Advanced caching patterns: consistent hashing, stampede protection, two-tier caching, and full-page HTTP caching. All adapters use PostgreSQL UNLOGGED tables or in-memory storage.

Overview

HyperDjango's cache adapter system builds on top of the core cache framework (LocMemCache and DatabaseCache) with production-ready distributed caching patterns:

Adapter Purpose
ConsistentHashRing Distribute keys across multiple cache nodes
StampedeProtection Prevent thundering herd on cache miss (XFetch algorithm)
TwoTierCache L1 in-memory + L2 database layered cache
CacheMiddleware Full-page HTTP response caching

All adapters implement the CacheAdapter protocol:

class CacheAdapter(Protocol):
    def get(self, key: str, default: Any = None) -> Any: ...
    def set(self, key: str, value: Any, ttl: int | None = None): ...
    def delete(self, key: str) -> bool: ...
    def clear(self): ...
    def has(self, key: str) -> bool: ...

ConsistentHashRing

Native Zig ketama-compatible hash ring for distributing cache keys across multiple nodes. Uses SIMD-optimized scanning of a contiguous sorted array for cache-friendly binary search lookups. Benchmarks at 3x faster than the Python uhashring package.

Constructor

from hyperdjango.cache_adapters import ConsistentHashRing

# Basic: equal-weight nodes
ring = ConsistentHashRing(nodes={
    "cache1": cache_backend_1,
    "cache2": cache_backend_2,
    "cache3": cache_backend_3,
})

# With custom replicas and vnodes
ring = ConsistentHashRing(
    nodes={"shard1": cache1, "shard2": cache2},
    replicas=4,     # Number of hash function replicas per node
    vnodes=40,      # Virtual nodes per real node (higher = better distribution)
)

# With weight function (e.g., more capacity = higher weight)
ring = ConsistentHashRing(
    nodes={"big": cache_big, "small": cache_small},
    weight_fn=lambda name: 3 if name == "big" else 1,
)

Constructor Parameters

Parameter Type Default Description
nodes dict[str, Any] None Map of node name to cache backend instance
replicas int 4 Hash function replicas per node
vnodes int 40 Virtual nodes per real node
weight_fn Callable None Function returning weight for a node name

Key Methods

get_node(key) -- returns the cache backend responsible for a key:

node = ring.get_node("user:42")    # Returns the cache backend object
await node.set("user:42", user_data, ttl=300)
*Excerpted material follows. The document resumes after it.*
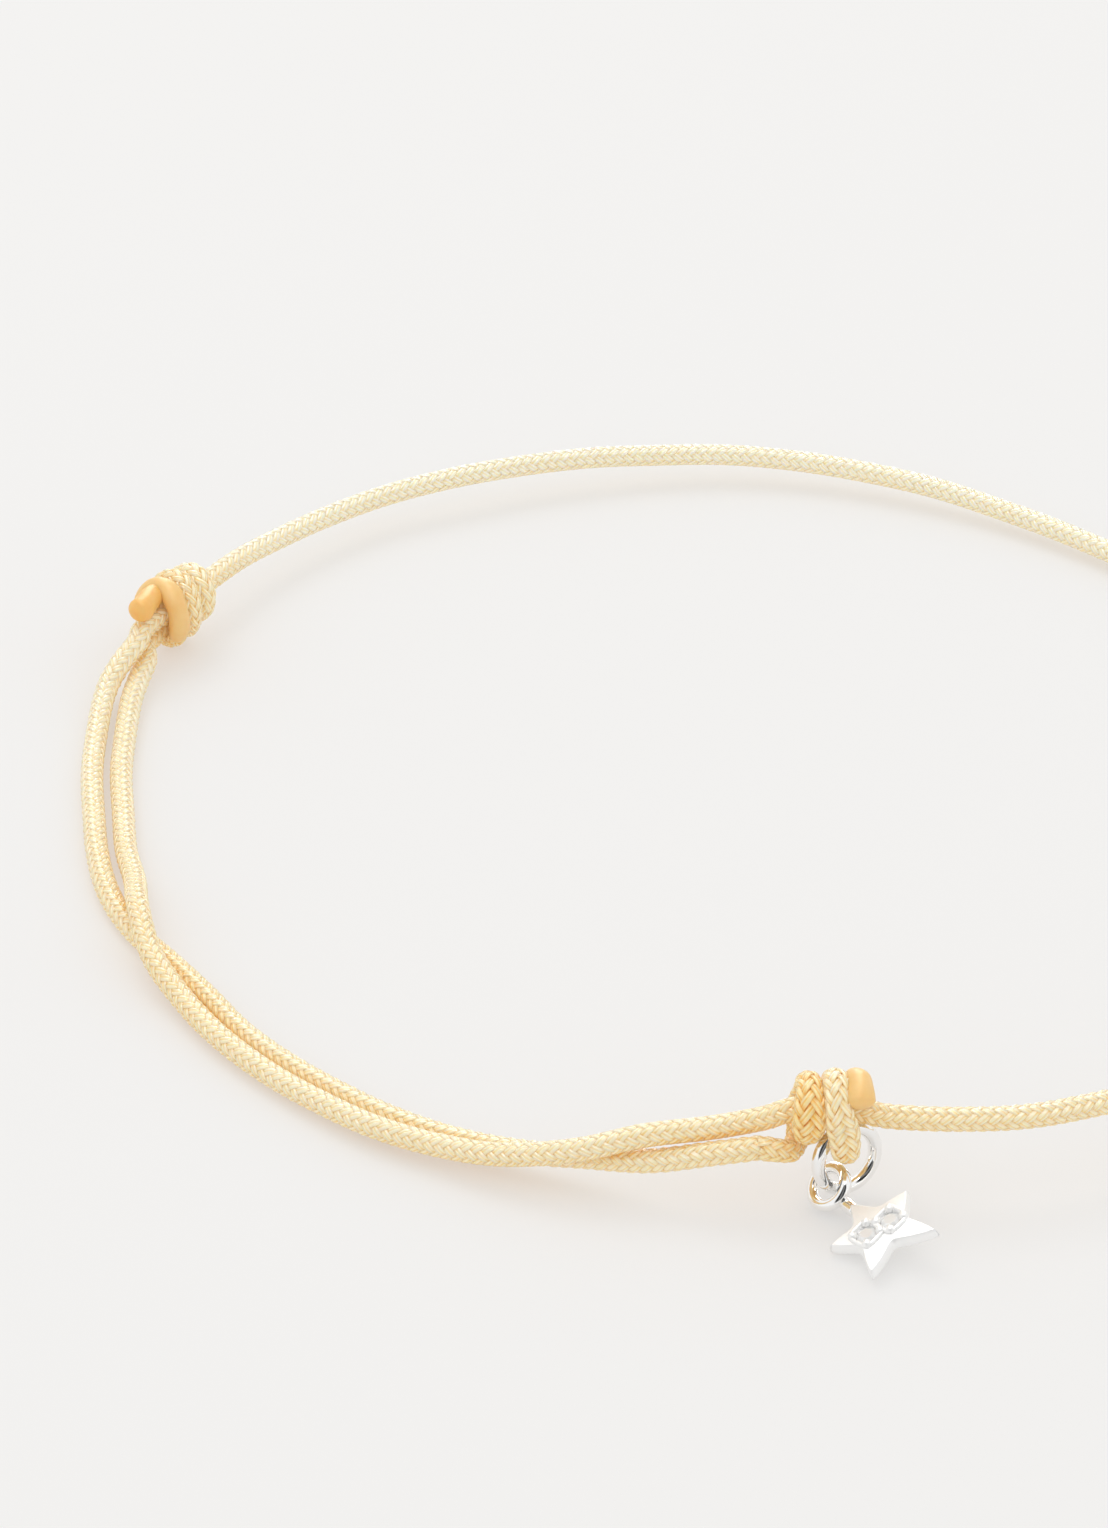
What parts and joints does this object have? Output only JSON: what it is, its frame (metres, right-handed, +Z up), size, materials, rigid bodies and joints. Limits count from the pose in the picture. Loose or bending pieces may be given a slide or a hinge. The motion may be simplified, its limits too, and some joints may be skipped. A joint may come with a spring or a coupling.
{
  "type": "rope bracelet",
  "caption": "Thin braided cord bracelet, a closed loop with sliding knots, with a small star charm set with cut stones hanging on a jump ring.",
  "frame": {"origin": "middle of the object's box, on the surface it lies on", "axes": "+Z up from the surface, -Y from the loop towards the hanging star, +X to the right seen from the star's side"},
  "size_m": [0.0667, 0.0696, 0.0069],
  "materials": {
    "cord": "satin braided nylon, cream with gold in the gaps",
    "knot_cord": "the same cord, drawn tight and darker gold, melted smooth at its ends",
    "silver": "polished silver",
    "stone": "clear, eight-sided cut"
  },
  "bodies": {
    "root": {"back_cord": "cord", "inner_strand": "cord", "outer_strand": "cord", "left_knot": "knot_cord", "front_knot": "knot_cord", "jump_ring": "silver", "star_charm": "silver", "stone_left": "stone", "stone_right": "stone"}
  },
  "joints": []
}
get_node_name(key) -- returns the name of the responsible node:

name = ring.get_node_name("user:42")  # "cache2"

add_node(name, backend, weight=1) -- add a node to the ring:

ring.add_node("cache4", new_cache_backend, weight=2)
# Ring is automatically rebuilt after adding

remove_node(name) -- remove a node from the ring:

ring.remove_node("cache2")
# Keys previously on cache2 are redistributed to remaining nodes

get_stats() -- ring statistics including per-node point distribution:

stats = ring.get_stats()
# {
#     "total_points": 480,
#     "node_count": 3,
#     "distribution": {"cache1": 160, "cache2": 160, "cache3": 160}
# }

hash_key(key) -- hash a key to a ketama-compatible 32-bit integer (static method):

h = ConsistentHashRing.hash_key("user:42")  # 2847361052

Node Distribution

The hash ring uses ketama-compatible MD5 hashing. Each node gets vnodes * weight virtual points on the ring. When a key is looked up, it is hashed and the nearest virtual point clockwise determines the owning node.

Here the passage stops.